DATA EXCERPT –
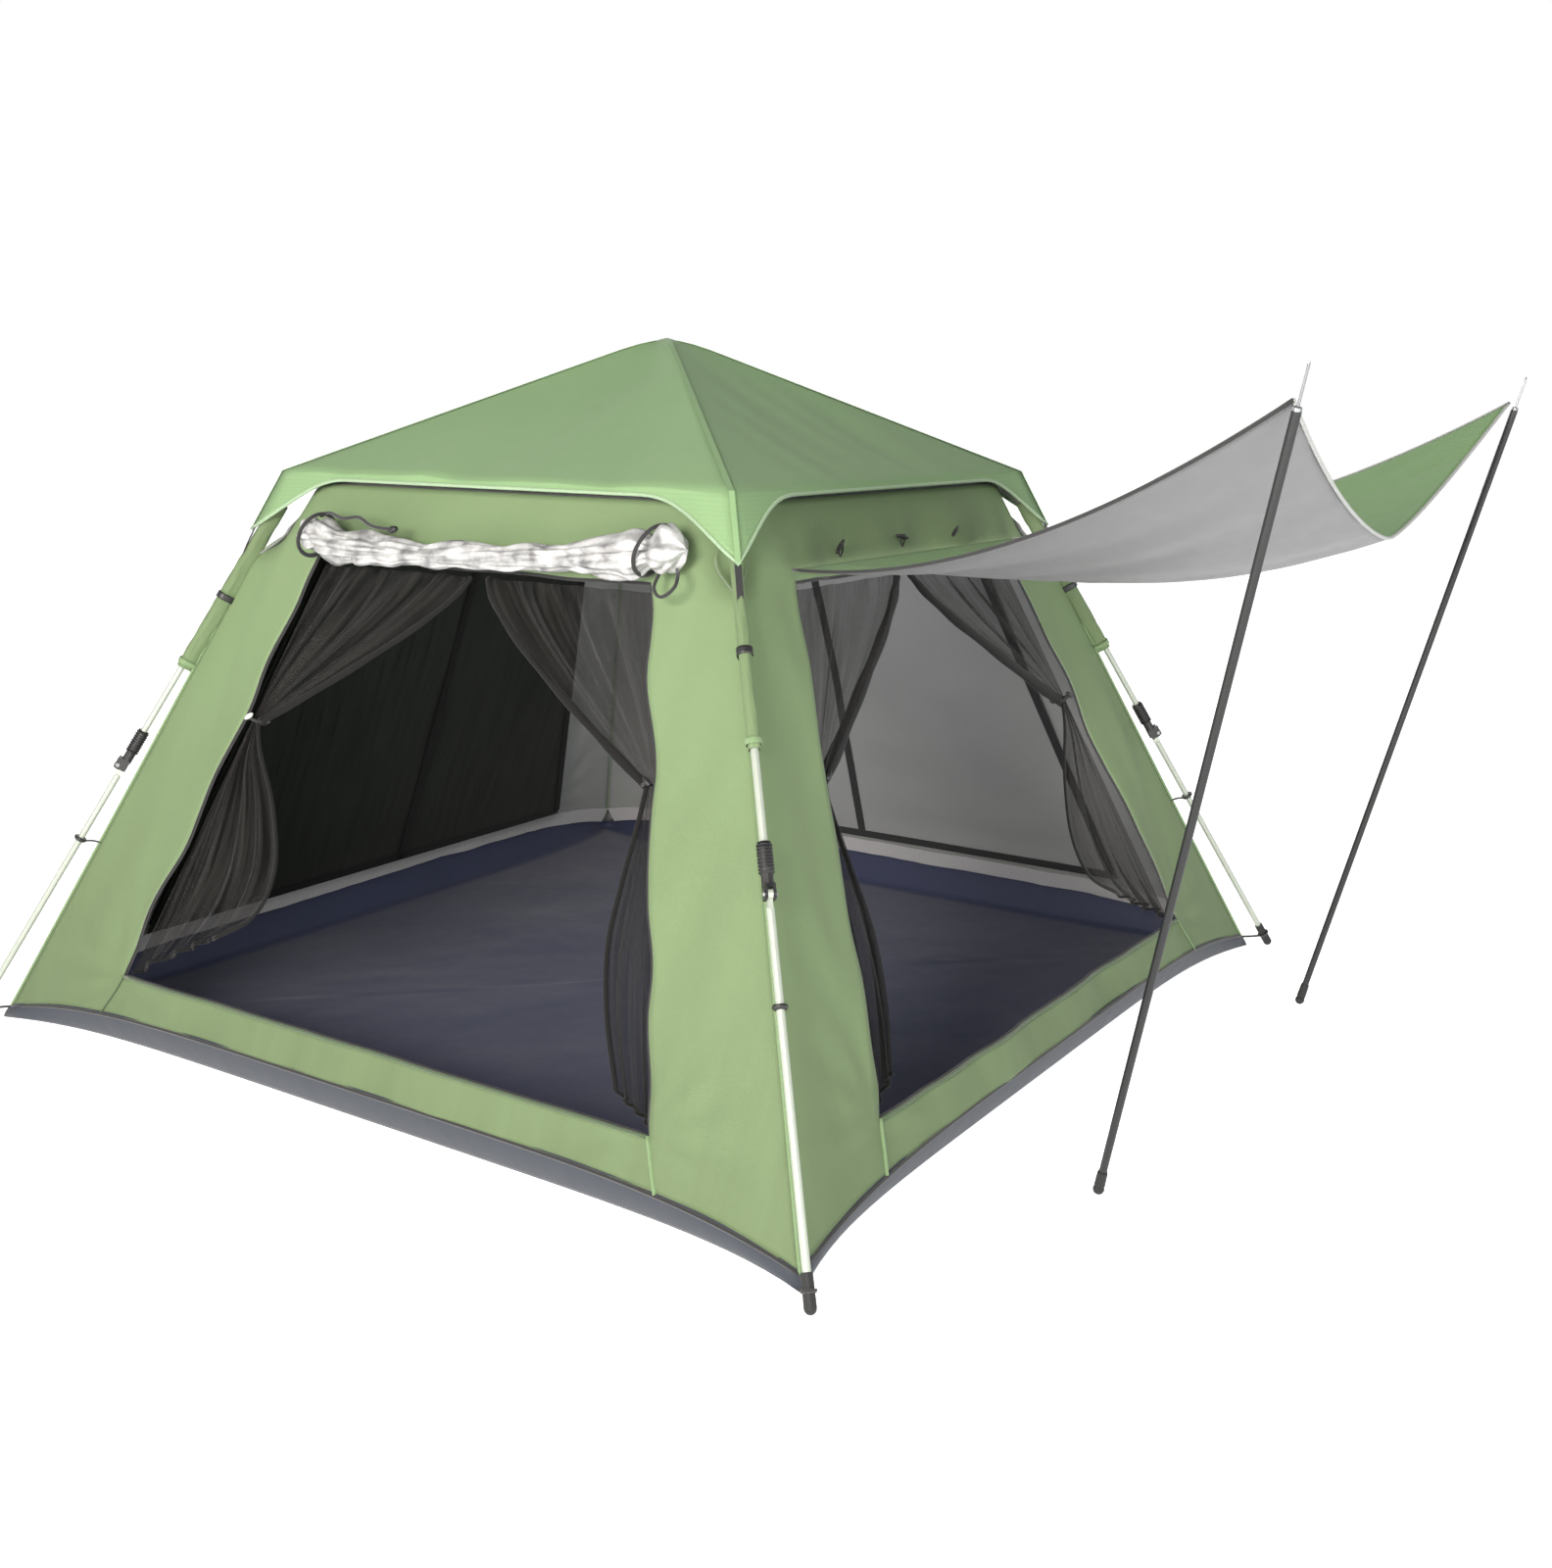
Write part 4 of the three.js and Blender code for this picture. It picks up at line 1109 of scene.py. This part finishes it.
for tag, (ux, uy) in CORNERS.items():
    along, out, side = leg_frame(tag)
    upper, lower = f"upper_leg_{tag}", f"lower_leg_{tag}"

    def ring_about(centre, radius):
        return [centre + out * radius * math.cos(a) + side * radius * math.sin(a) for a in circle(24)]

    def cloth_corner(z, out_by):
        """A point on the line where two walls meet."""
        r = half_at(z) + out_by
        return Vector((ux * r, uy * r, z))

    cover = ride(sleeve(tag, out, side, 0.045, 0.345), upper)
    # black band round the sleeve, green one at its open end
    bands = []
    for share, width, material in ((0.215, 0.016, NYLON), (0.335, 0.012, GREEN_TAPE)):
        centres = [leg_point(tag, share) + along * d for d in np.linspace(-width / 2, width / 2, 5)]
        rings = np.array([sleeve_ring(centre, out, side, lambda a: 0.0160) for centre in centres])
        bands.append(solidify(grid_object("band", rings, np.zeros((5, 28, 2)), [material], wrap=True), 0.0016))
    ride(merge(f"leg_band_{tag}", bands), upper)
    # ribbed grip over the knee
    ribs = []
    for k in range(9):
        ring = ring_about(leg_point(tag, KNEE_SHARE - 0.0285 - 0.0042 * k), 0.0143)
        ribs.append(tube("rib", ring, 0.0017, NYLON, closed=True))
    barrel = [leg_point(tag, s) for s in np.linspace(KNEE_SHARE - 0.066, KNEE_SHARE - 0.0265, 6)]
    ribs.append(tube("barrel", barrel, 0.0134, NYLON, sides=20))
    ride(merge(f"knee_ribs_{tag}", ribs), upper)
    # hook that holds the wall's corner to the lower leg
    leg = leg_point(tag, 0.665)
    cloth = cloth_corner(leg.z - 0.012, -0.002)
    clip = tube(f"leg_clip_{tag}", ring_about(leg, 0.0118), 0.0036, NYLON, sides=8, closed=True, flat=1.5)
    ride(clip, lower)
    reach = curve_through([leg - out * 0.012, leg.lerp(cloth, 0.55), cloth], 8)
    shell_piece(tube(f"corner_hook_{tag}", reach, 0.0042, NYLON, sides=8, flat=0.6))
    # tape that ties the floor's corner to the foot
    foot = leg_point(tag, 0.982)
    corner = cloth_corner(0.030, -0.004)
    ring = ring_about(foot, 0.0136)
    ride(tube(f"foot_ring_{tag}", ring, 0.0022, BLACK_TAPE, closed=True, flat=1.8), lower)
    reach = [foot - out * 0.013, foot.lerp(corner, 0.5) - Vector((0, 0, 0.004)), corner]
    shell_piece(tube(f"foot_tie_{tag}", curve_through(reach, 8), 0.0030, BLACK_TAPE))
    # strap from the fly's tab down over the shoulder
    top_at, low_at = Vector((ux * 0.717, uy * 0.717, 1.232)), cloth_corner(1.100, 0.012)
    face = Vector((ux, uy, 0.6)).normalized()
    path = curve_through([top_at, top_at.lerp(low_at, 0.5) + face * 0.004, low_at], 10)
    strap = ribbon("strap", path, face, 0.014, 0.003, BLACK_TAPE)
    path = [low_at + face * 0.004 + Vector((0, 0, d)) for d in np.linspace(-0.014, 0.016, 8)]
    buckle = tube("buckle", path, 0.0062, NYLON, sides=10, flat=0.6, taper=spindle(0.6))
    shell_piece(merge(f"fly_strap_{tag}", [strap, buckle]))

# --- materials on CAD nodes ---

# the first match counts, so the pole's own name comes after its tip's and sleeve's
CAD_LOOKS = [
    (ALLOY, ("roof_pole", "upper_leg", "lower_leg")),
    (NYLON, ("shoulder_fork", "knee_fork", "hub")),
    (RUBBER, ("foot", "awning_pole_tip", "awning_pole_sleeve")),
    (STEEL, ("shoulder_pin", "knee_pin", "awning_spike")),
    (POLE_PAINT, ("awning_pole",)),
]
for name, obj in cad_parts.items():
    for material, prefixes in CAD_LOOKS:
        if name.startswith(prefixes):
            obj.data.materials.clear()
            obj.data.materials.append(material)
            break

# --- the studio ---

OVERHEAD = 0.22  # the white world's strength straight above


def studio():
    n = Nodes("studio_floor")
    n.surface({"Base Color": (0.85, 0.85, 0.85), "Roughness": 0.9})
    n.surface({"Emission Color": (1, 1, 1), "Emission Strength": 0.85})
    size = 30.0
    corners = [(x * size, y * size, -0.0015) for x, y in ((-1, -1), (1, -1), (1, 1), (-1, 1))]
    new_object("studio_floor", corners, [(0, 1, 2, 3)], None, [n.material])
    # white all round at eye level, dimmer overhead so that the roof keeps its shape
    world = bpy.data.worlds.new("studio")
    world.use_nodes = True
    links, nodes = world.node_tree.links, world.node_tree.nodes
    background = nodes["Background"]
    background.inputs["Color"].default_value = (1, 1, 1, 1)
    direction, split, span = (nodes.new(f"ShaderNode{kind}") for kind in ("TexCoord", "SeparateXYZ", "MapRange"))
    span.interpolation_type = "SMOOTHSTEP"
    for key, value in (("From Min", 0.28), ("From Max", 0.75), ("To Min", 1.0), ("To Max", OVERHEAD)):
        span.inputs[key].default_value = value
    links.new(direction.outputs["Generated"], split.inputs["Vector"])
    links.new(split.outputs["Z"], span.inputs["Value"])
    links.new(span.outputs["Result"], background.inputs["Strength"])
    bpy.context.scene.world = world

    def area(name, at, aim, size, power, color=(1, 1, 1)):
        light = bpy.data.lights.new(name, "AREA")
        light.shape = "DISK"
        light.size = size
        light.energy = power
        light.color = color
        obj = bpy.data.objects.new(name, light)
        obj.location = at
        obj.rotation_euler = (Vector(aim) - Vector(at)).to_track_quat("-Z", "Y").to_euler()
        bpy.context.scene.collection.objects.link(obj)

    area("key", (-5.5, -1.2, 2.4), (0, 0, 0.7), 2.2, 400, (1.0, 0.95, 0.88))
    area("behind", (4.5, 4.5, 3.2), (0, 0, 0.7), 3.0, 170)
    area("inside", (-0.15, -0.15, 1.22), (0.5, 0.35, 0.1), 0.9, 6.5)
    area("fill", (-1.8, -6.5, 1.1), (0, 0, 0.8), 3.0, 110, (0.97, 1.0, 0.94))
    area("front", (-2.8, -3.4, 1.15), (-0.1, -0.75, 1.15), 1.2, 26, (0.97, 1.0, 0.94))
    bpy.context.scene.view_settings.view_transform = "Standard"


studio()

DIRECTION –
Extract exactly the leading lines of the data, stopping at and including the line with "return Vector((ux * r, uy * r, z))".

CORRECT RESULT –
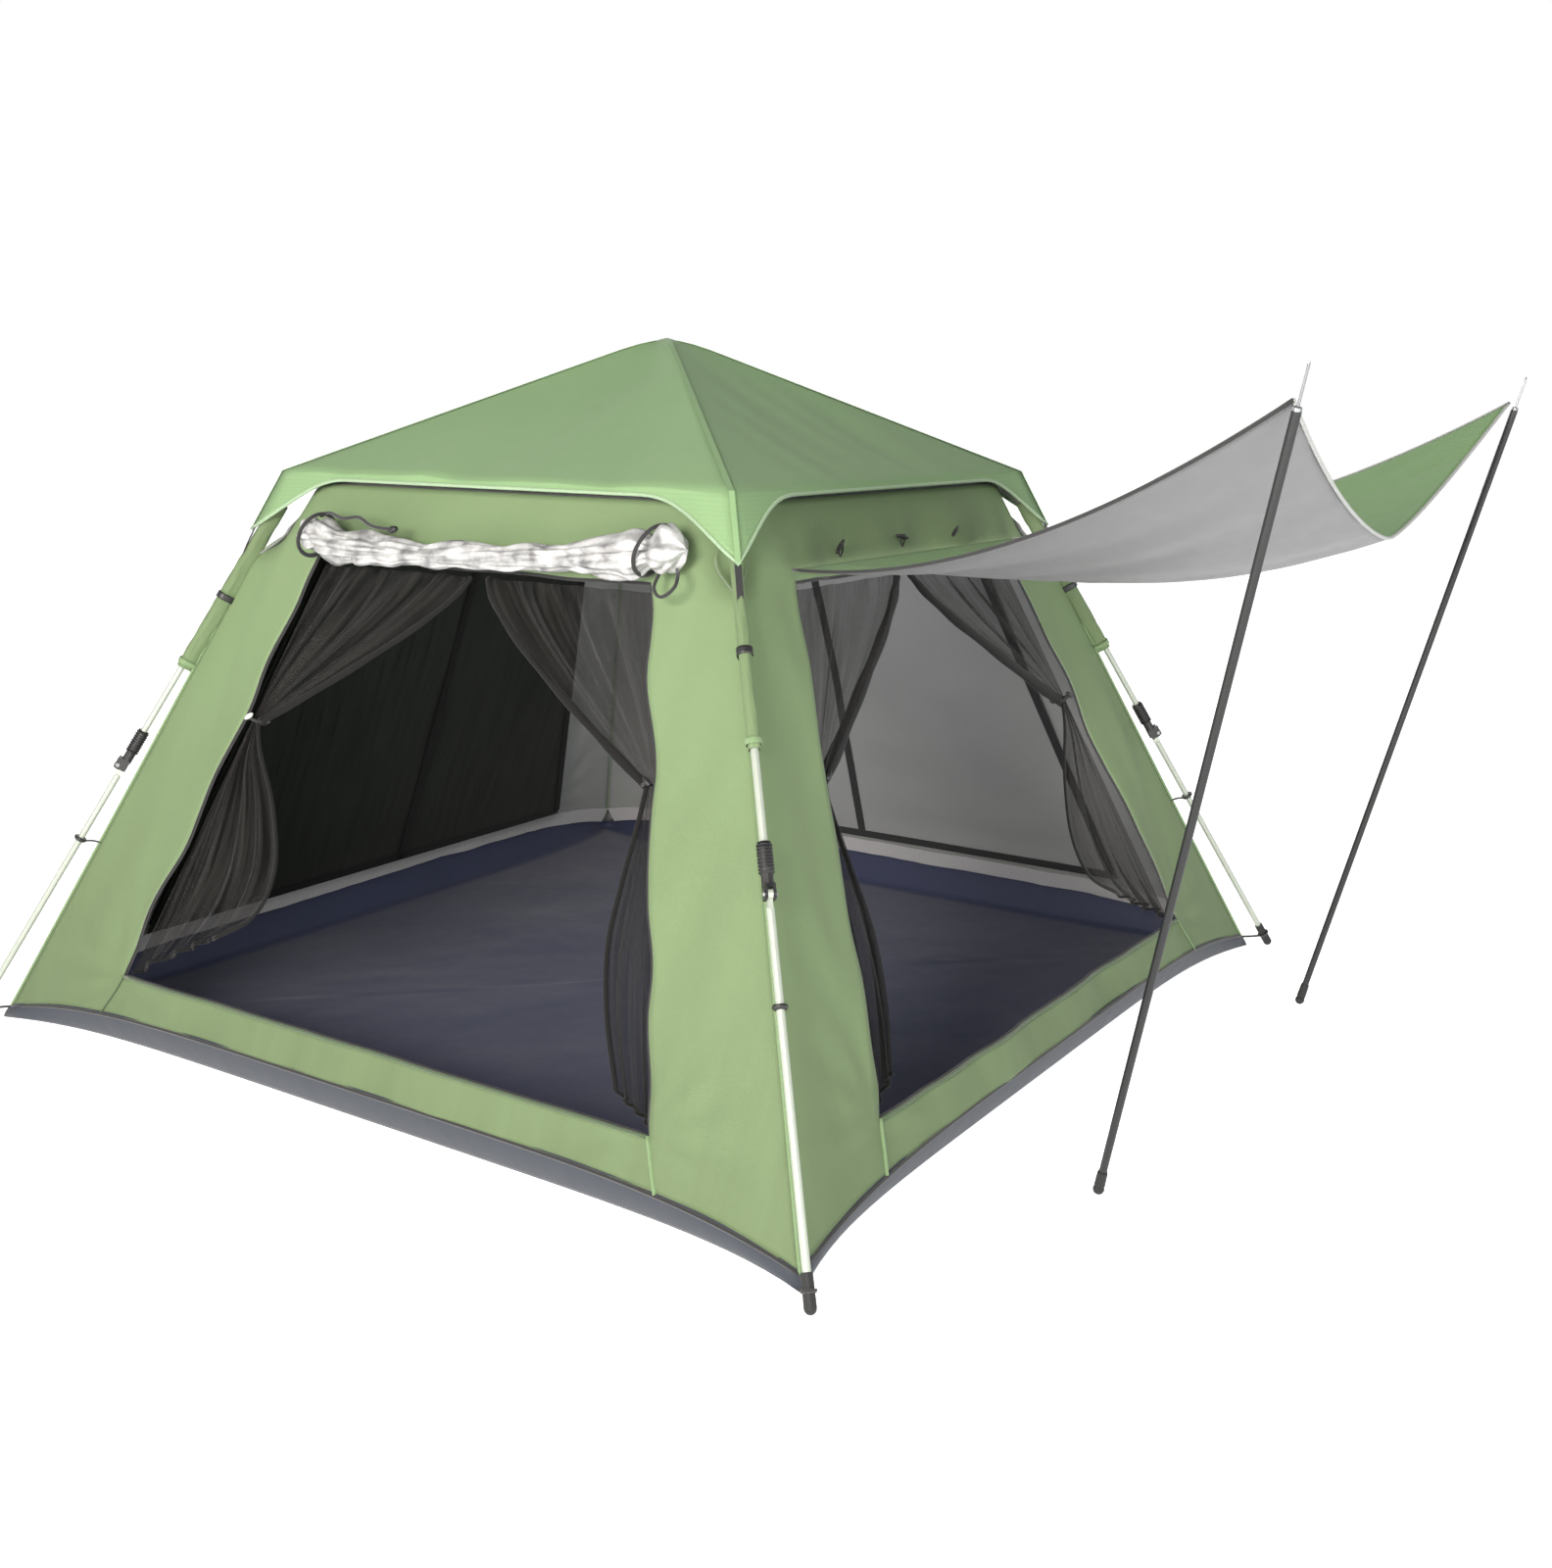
Write part 4 of the three.js and Blender code for this picture. It picks up at line 1109 of scene.py. This part finishes it.
for tag, (ux, uy) in CORNERS.items():
    along, out, side = leg_frame(tag)
    upper, lower = f"upper_leg_{tag}", f"lower_leg_{tag}"

    def ring_about(centre, radius):
        return [centre + out * radius * math.cos(a) + side * radius * math.sin(a) for a in circle(24)]

    def cloth_corner(z, out_by):
        """A point on the line where two walls meet."""
        r = half_at(z) + out_by
        return Vector((ux * r, uy * r, z))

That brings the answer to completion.